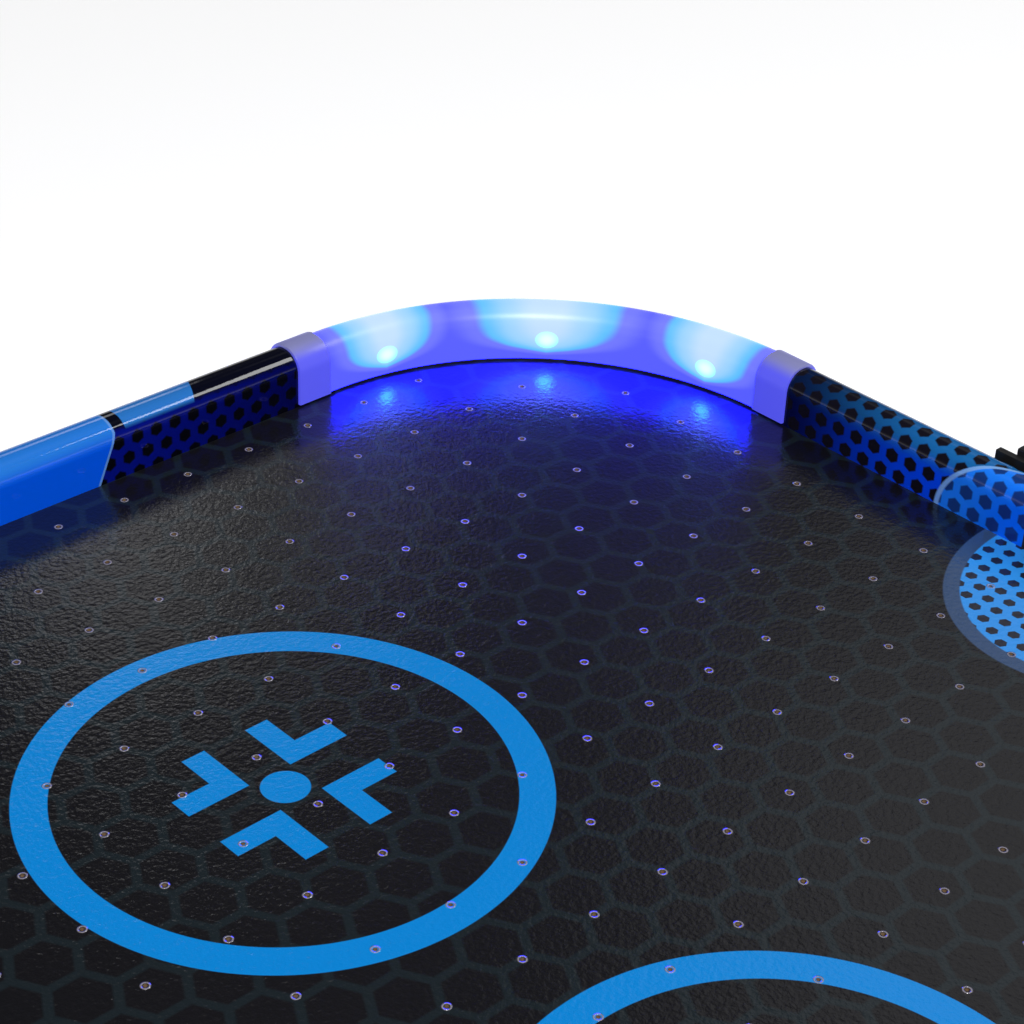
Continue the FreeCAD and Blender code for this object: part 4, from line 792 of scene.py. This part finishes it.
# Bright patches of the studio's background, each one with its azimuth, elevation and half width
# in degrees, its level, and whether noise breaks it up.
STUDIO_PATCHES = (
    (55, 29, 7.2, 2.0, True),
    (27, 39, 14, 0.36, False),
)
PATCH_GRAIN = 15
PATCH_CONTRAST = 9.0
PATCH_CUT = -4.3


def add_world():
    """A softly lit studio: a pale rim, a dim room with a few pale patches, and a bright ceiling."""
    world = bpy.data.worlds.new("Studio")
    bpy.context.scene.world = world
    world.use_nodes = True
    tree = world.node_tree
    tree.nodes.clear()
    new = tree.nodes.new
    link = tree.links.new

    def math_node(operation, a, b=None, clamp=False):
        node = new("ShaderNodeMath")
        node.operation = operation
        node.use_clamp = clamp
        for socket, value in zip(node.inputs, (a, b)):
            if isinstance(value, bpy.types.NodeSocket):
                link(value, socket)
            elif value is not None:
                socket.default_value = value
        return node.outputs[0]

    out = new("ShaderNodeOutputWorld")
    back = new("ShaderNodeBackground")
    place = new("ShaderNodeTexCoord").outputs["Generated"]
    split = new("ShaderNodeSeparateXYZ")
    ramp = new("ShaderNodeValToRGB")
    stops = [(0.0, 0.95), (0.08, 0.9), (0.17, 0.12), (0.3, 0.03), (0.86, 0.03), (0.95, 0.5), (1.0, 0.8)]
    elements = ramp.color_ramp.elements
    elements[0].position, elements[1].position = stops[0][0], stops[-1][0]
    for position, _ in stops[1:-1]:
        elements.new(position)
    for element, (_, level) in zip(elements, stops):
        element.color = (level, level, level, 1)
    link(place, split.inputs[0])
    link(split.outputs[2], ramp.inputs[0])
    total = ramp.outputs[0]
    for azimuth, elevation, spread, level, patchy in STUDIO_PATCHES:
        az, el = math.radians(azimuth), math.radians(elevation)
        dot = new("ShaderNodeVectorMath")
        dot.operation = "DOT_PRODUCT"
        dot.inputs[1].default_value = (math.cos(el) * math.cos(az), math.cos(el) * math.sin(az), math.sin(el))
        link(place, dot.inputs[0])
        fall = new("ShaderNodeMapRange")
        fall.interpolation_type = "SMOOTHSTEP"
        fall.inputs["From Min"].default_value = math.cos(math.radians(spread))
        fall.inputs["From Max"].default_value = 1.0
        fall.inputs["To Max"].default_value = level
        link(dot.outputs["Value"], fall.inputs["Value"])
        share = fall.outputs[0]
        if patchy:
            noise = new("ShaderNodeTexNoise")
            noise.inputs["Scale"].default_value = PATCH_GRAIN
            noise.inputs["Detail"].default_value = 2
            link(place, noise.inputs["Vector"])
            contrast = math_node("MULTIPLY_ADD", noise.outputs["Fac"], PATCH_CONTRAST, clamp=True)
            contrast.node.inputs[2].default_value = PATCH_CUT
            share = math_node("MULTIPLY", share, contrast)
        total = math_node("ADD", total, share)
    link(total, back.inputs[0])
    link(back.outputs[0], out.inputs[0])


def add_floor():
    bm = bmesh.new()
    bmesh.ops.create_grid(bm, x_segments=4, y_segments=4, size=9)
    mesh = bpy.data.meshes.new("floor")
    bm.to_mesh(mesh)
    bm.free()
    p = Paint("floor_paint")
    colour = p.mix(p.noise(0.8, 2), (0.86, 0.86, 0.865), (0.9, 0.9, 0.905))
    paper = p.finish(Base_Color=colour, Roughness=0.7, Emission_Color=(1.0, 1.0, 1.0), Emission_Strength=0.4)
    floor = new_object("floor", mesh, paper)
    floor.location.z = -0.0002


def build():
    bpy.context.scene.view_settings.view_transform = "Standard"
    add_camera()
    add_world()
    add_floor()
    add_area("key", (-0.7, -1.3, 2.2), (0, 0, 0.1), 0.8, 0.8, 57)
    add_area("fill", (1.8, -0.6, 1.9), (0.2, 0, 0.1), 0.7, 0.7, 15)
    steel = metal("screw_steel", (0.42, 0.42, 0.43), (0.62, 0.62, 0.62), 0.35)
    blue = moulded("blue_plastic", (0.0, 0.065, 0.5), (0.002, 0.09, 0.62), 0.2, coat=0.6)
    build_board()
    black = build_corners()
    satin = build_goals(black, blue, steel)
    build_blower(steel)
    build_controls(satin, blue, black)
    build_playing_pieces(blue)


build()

┄┄┄┄┄┄┄┄┄┄┄┄┄┄┄┄┄┄┄┄

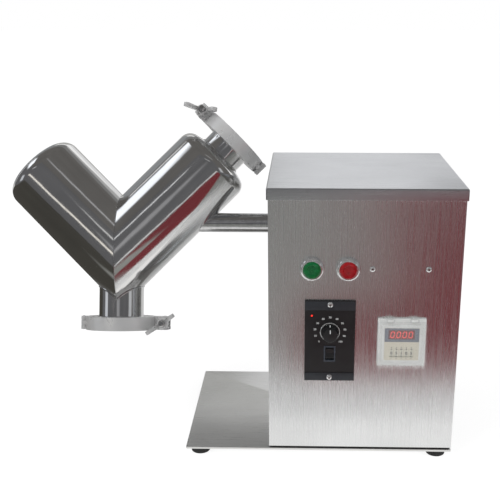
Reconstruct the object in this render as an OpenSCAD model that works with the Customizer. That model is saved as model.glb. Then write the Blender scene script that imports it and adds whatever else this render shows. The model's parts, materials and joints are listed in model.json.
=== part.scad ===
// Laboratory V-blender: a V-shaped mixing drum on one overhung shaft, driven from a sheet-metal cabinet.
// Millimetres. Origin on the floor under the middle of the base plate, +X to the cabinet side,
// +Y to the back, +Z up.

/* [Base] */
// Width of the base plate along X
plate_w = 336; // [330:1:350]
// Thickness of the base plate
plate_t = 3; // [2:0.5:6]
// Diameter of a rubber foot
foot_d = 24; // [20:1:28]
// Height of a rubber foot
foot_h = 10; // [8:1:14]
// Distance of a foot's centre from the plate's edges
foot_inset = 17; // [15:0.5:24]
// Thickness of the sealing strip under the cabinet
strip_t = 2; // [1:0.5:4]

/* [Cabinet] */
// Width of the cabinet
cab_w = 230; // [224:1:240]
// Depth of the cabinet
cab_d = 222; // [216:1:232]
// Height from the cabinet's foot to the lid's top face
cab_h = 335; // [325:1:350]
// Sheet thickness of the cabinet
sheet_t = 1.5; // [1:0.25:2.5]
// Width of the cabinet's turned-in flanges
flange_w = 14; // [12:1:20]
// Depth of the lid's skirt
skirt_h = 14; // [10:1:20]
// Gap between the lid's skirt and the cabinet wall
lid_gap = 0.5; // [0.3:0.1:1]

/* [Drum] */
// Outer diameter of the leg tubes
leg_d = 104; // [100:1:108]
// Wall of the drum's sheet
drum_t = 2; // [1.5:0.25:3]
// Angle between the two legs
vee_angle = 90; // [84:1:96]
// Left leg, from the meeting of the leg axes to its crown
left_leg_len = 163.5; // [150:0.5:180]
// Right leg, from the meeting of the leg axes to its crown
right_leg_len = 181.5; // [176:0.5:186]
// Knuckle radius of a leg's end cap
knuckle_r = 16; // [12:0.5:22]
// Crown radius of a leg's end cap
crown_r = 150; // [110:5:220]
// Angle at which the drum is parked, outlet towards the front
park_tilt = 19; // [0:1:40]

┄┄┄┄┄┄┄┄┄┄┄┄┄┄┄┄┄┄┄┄

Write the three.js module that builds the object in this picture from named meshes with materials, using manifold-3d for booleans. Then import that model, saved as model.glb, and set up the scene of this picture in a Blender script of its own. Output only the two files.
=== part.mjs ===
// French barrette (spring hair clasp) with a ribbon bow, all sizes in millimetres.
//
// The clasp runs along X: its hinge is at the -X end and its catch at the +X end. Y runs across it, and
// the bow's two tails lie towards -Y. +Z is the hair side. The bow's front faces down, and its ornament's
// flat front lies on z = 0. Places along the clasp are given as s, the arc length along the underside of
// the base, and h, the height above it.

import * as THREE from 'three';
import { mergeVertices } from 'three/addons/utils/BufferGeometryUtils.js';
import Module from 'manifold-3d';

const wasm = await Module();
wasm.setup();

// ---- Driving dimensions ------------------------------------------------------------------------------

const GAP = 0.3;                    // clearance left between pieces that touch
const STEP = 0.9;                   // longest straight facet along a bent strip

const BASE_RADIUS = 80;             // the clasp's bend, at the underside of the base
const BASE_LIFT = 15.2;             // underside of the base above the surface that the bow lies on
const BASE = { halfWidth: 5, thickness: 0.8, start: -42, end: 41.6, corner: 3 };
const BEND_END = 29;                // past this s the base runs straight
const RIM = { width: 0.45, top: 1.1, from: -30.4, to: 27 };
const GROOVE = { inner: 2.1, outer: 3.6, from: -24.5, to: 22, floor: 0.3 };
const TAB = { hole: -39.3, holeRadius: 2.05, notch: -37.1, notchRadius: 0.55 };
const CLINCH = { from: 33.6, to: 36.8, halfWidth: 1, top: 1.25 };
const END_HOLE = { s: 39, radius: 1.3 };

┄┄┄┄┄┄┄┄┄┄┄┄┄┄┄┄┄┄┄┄

Goal: Return only the part of the records above that opens with the line containing "Continue the FreeCAD" and closes with the line containing "return node.outputs[0]", ends included.

Task response:
Continue the FreeCAD and Blender code for this object: part 4, from line 792 of scene.py. This part finishes it.
# Bright patches of the studio's background, each one with its azimuth, elevation and half width
# in degrees, its level, and whether noise breaks it up.
STUDIO_PATCHES = (
    (55, 29, 7.2, 2.0, True),
    (27, 39, 14, 0.36, False),
)
PATCH_GRAIN = 15
PATCH_CONTRAST = 9.0
PATCH_CUT = -4.3


def add_world():
    """A softly lit studio: a pale rim, a dim room with a few pale patches, and a bright ceiling."""
    world = bpy.data.worlds.new("Studio")
    bpy.context.scene.world = world
    world.use_nodes = True
    tree = world.node_tree
    tree.nodes.clear()
    new = tree.nodes.new
    link = tree.links.new

    def math_node(operation, a, b=None, clamp=False):
        node = new("ShaderNodeMath")
        node.operation = operation
        node.use_clamp = clamp
        for socket, value in zip(node.inputs, (a, b)):
            if isinstance(value, bpy.types.NodeSocket):
                link(value, socket)
            elif value is not None:
                socket.default_value = value
        return node.outputs[0]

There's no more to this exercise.